As for Immelt, he uses all the Republican buzzwords with obvious ease. Complain about GE’s job outsourcing and he labels it “class warfare.” And he declared to Fox News’ business anchor, Neil Cavuto, that he wished his own network’s MSNBC talk TV could be “as interesting and edgy as you guys are. I think the standard right now is Fox.” MSNBC and increasingly CNBC as well are Fox News clones.
In return, Immelt is beginning to bag Republican perks, like appointment to President Bush’s Commission on Social Security. Besides all those lucrative U.S. defense contracts, his GE has snagged $450 million of orders in Iraq alone in 2003, and an apparent $3 billion more over the next few years. Plus, more than half of Iraq’s power grid is GE technology. Even before the fighting there started, Immelt told CNBC it was a GE business opportunity. “We built about a billion-dollar security business that’s going to be growing by 20 percent a year, so we’ve been able to play into that.”
Nor does it hurt that GE recently installed Anna Perez, a former Bush adviser to W and Condi who also served as press secretary to former first lady Barbara Bush, as NBC Universal’s executive vice president of communications.
Then there’s Disney’s Michael Eisner. As the longtime chairman and CEO, Eisner was never in the league of MCA/Universal’s Lew Wasserman, inarguably the most active Democratic activist of the media-mogul crowd. In contrast to Wasserman’s huge effort to get Hollywood-wide support for Jimmy Carter back in 1976, Eisner, while a Democrat, made just a small personal effort on behalf of the primary campaigns for his buddies Bob Kerry and Bill Bradley.
But that was then and this is now. Disney has turned most of ABC’s extensive radio network and owned-and-operated stations into a 24/7 orgy of right-wing talk. Disney’s chief lobbyist, Preston Padden, is not only one of Washington, D.C.’s most infamous Republican lobbyists, but he used to work for Rupert Murdoch. And Padden was set to use all of his considerable influence in Congress and the White House on Disney’s behalf if that big bad Goliath, Comcast, really tried to gobble up the Mouse House. As a result, no one thought it just coincidental when W pleaded just days after 9/11 for Americans “to return to the kind of lives we were leading before [that], especially air travel. Get on board. Do your business around the country. Fly and enjoy America’s great destination spots. Go down to Disney World in Florida; take your families and enjoy life the way we want it to be enjoyed.” It was as close to a White House commercial for Disney as any corporation could dare hope.

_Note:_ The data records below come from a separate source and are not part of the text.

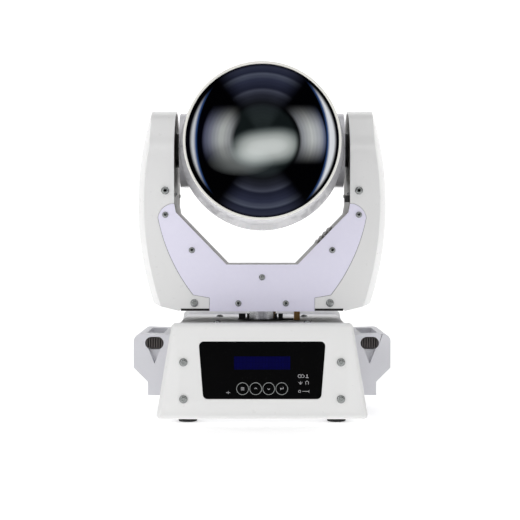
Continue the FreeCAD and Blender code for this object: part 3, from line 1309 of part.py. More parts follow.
def make_beam_parts():
    make_wheel("colour_wheel", "colour_wheel_y", "-wheel_offset", 9)
    make_wheel("gobo_wheel", "gobo_wheel_y", "wheel_offset", 10)
    for label, side, y in (("left_shutter_blade", -1, "shutter_front_y"),
                           ("right_shutter_blade", 1, "shutter_front_y + shutter_step")):
        x = f"{side} * shutter_x"
        top = f"{TILT_Z} + shutter_rise"
        blade = box(f"{label}_flag", (f"{x} - shutter_half", f"{x} + shutter_half"), (y, f"{y} + shutter_wall"),
                    (f"{top} - shutter_length", f"{top} + shutter_half"))
        collar_back = f"{y} + shutter_wall + shutter_collar_height"
        collar = rod(f"{label}_collar", "wheel_pin + shutter_collar", "y", (y, collar_back), (x, top))
        bore = rod(f"{label}_bore", "wheel_pin + run_clearance", "y",
                   (f"{y} - over", f"{collar_back} + over"), (x, top))
        node(label, cut(f"{label}_cut", fuse(f"{label}_solid", blade, collar), bore))
    plate = box("carriage_plate", ("-carriage_half_x", "carriage_half_x"),
                ("carriage_y", "carriage_y + carriage_wall"),
                (f"{TILT_Z} - carriage_half_z", f"{TILT_Z} + carriage_half_z"))
    over = ("carriage_y - over", "carriage_y + carriage_wall + over")
    cuts = [rod("carriage_mouth", "focus_radius", "y", over, ("0", TILT_Z))]
    cuts += [rod(f"carriage_bush_{word}", "rail_radius + run_clearance", "y", over, (f"{side} * rail_x", TILT_Z))
             for word, side in (("left", -1), ("right", 1))]
    node("focus_carriage", cut("carriage_cut", plate, *cuts))
    bulge = "((focus_radius ^ 2 + focus_bulge ^ 2) / (2 * focus_bulge))"
    front = "carriage_y + over"
    back = "carriage_y + carriage_wall - over"
    lens = [("0", f"{front} - focus_bulge", bulge), ("focus_radius", front), ("focus_radius", back, bulge),
            ("0", f"{back} + focus_bulge")]
    node("focus_lens", turned("focus_glass", lens, height=TILT_Z))


def check_and_write():
    doc.recompute()
    for thing in doc.Objects:
        if "Invalid" in thing.State or "Error" in thing.State:
            raise RuntimeError(f"{thing.Label} failed: {thing.State}")
    for label, thing in NODES.items():
        if thing.Shape.isNull() or not thing.Shape.isValid() or not thing.Shape.Solids:
            raise RuntimeError(f"{label} has no sound shape")
    os.makedirs("parts", exist_ok=True)
    for label, thing in NODES.items():
        thing.Shape.exportStep(f"parts/{label}.step")


make_base()
make_rear_fittings()
make_handle("left_handle", -1)
make_handle("right_handle", 1)
make_panel()
make_electrics()
make_pan_column()
make_yoke_plates()
make_arm_cover("left_arm_cover", -1)
make_arm_cover("right_arm_cover", 1)
make_yoke_frame()
make_bearings()
make_pan_drive()
make_tilt_drive()
make_head_shells()
make_front_glass()
make_chassis()
make_hubs()
make_lamp()
make_rear_fan()
make_beam_parts()
check_and_write()
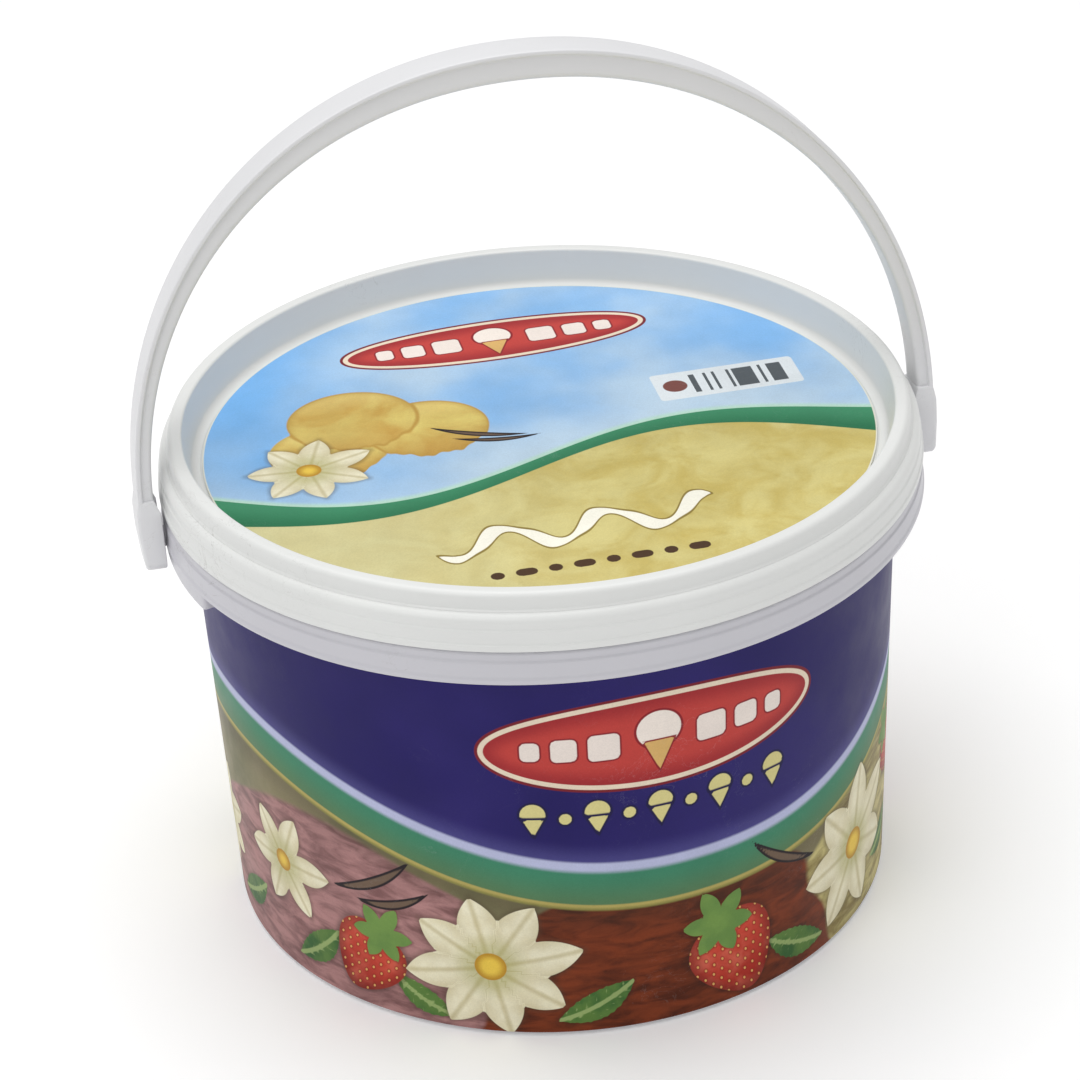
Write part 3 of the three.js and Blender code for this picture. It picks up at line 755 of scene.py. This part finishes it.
def make_moulding():
    """Moulded plastic: slow clouding, fine grain of the tool and a slight sink and swell."""
    made = {"Tone": "f", "Roughness": "f", "Height": "f"}
    net, have, out = new_effect("Moulded plastic", {"Place": "v", "Clouding": "f"}, made)
    slow = net.noise(have["Place"], 22.0, 3.0, 0.55)
    streak = net.noise(net.stretch(have["Place"], (1.0, 1.0, 6.0)), 90.0, 4.0, 0.6)
    fine = net.noise(have["Place"], 1400.0, 2.0, 0.6)
    cloud = net.math("ADD", net.math("MULTIPLY", slow, 0.7), net.math("MULTIPLY", streak, 0.3))
    spread = net.math("MULTIPLY", net.math("SUBTRACT", cloud, 0.5), have["Clouding"])
    net.put(out["Tone"], net.math("ADD", spread, 1.0))
    gloss = net.math("ADD", net.math("MULTIPLY", fine, 0.4), net.math("MULTIPLY", slow, 0.6))
    net.put(out["Roughness"], net.ramp(gloss, 0.3, 0.7, 0.30, 0.46))
    net.put(out["Height"], net.math("ADD", net.math("MULTIPLY", fine, 0.12), slow))
    return net.tree


def make_handling():
    """Handling marks: a few thin wandering scuffs, and fine dust that gathers in patches."""
    net, have, out = new_effect("Handling marks", {"Place": "v", "Amount": "f"}, {"Scuff": "f", "Dust": "f"})
    wander = net.noise(have["Place"], 55.0, 6.0, 0.62, 0.8)
    line = net.ramp(net.math("ABSOLUTE", net.math("SUBTRACT", wander, 0.5)), 0.004, 0.0)
    patch = net.ramp(net.noise(have["Place"], 17.0, 2.0), 0.5, 0.68)
    dust = net.ramp(net.noise(have["Place"], 700.0, 3.0, 0.7), 0.6, 0.75)
    net.put(out["Scuff"], net.math("MULTIPLY", net.math("MULTIPLY", line, patch), have["Amount"]))
    net.put(out["Dust"], net.math("MULTIPLY", net.math("MULTIPLY", dust, patch), have["Amount"]))
    return net.tree


def make_ink():
    """Printed film: ink that lies a little unevenly, with a faint grain, and a waxy surface."""
    made = {"Ink": "c", "Roughness": "f", "Height": "f"}
    net, have, out = new_effect("Printed film", {"Place": "v", "Ink": "c"}, made)
    grain = net.noise(have["Place"], 2200.0, 2.0, 0.6)
    wash = net.noise(have["Place"], 60.0, 4.0, 0.6)
    tone = net.math("ADD", net.ramp(grain, 0.2, 0.8, 0.95, 1.05), net.ramp(wash, 0.25, 0.75, -0.05, 0.05))
    net.put(out["Ink"], net.mix(1.0, have["Ink"], net.grey(tone), "MULTIPLY"))
    net.put(out["Roughness"], net.ramp(wash, 0.25, 0.75, 0.36, 0.48))
    swell = net.noise(have["Place"], 320.0, 3.0)
    net.put(out["Height"], net.math("ADD", net.math("MULTIPLY", grain, 0.25), swell))
    return net.tree


def make_scooped():
    """Scooped ice cream as printed: soft streaks along the scoop's pull and small pits."""
    names = {"Place": "v", "Light": "c", "Dark": "c", "Scale": "f"}
    net, have, out = new_effect("Scooped ice cream", names, {"Ink": "c"})
    pull = net.stretch(have["Place"], (1.0, 1.0, 3.2))
    streak = net.noise(pull, have["Scale"], 5.0, 0.56, 0.7)
    pits = net.cells(net.stretch(have["Place"], (1.0, 1.0, 1.7)), net.math("MULTIPLY", have["Scale"], 4.0))
    share = net.math("ADD", net.ramp(streak, 0.32, 0.7), net.ramp(pits, 0.0, 0.35, 0.2, 0.0), clamp=True)
    net.put(out["Ink"], net.mix(share, have["Light"], have["Dark"]))
    return net.tree


def make_blossom_print():
    """White blossom: petals darker towards their edges, with a ridge down the middle, mottled and
    greener near the core."""
    names = {"Place": "v", "Ground": "c", "Blossom": "f", "Fold": "f", "Core": "f"}
    net, have, out = new_effect("Blossom print", names, {"Ink": "c"})
    shadow = net.shade(have["Ground"], have["Blossom"], 2.2, -0.4, 0.5, "4a3a2c")
    off = net.math("ABSOLUTE", have["Fold"])
    petal = net.mix(net.ramp(off, 0.1, 1.0), tint("efe9cd"), tint("bfb286"))
    mottle = net.ramp(net.noise(have["Place"], 190.0, 4.0, 0.6), 0.35, 0.7, 0.0, 0.5)
    petal = net.mix(mottle, petal, tint("d8cda6"))
    petal = net.shade(petal, off, 0.14, 0.0, 0.55, "b9ab78")
    petal = net.shade(petal, have["Core"], 9.0, 0.0, 0.6, "a8a45e")
    whole = net.mix(net.inside(have["Blossom"]), shadow, petal)
    core = net.mix(net.ramp(have["Core"], -3.0, 0.0), tint("e9c64e"), tint("b98a2c"))
    net.put(out["Ink"], net.mix(net.inside(have["Core"]), whole, core))
    return net.tree


def make_pod_print():
    """Dark pod with a thin light line along it."""
    net, have, out = new_effect("Pod print", {"Ground": "c", "Pod": "f"}, {"Ink": "c"})
    body = net.mix(net.ramp(have["Pod"], -1.0, -0.5), tint("6e5a4a"), tint("241c20"))
    net.put(out["Ink"], net.mix(net.inside(have["Pod"]), have["Ground"], body))
    return net.tree


def make_plaque_print():
    """Oval plaque: red with a pale border and a dark outer line, plain bars, a cone and its ball."""
    names = {"Ground": "c", "Plaque": "f", "Bars": "f", "Cone": "f", "Ball": "f"}
    net, have, out = new_effect("Plaque print", names, {"Ink": "c"})
    ink = net.lay(have["Ground"], have["Plaque"], "7a1f2b", 0.9)
    ink = net.lay(ink, have["Plaque"], "e9d9c2")
    red = net.mix(net.ramp(have["Plaque"], -9.0, -1.0), tint("c2433d"), tint("a02c30"))
    ink = net.mix(net.inside(have["Plaque"], -1.5), ink, red)
    for shape, line, colour in (("Bars", 0.5, "efe3da"), ("Ball", 0.7, "f1e6dc"), ("Cone", 0.5, "d9b06c")):
        ink = net.lay(ink, have[shape], "8a2229", line)
        ink = net.lay(ink, have[shape], colour)
    net.put(out["Ink"], ink)
    return net.tree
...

Then Bush followed that up weeks later with a PR visit to Orlando, Florida, where the Magic Kingdom had suffered a 25 percent drop in ticket sales, where a national photo showed the theme park’s deserted entrance. And since then, in addition to the usual tax breaks from W’s brother, Jeb, Disney World has benefited from special security measures, including extra protection and a federally declared “no flyover zone.”
Given all of the above, when Eisner was replaced as chairman by former Democratic Senator George Mitchell, nobody seemed perturbed, not even when Mitchell sounded off in Kerry’s corner during the Boston convention this summer. And why should they since Mitchell is at best a short-timer? And let’s not forget that Eisner had already given the Bushies the biggest gift of all: pulling the distribution plug on Fahrenheit 9/11 even though stockholders were starving for movie-division profits after everything else on Disney’s slate in the first half of 2004 fell flat.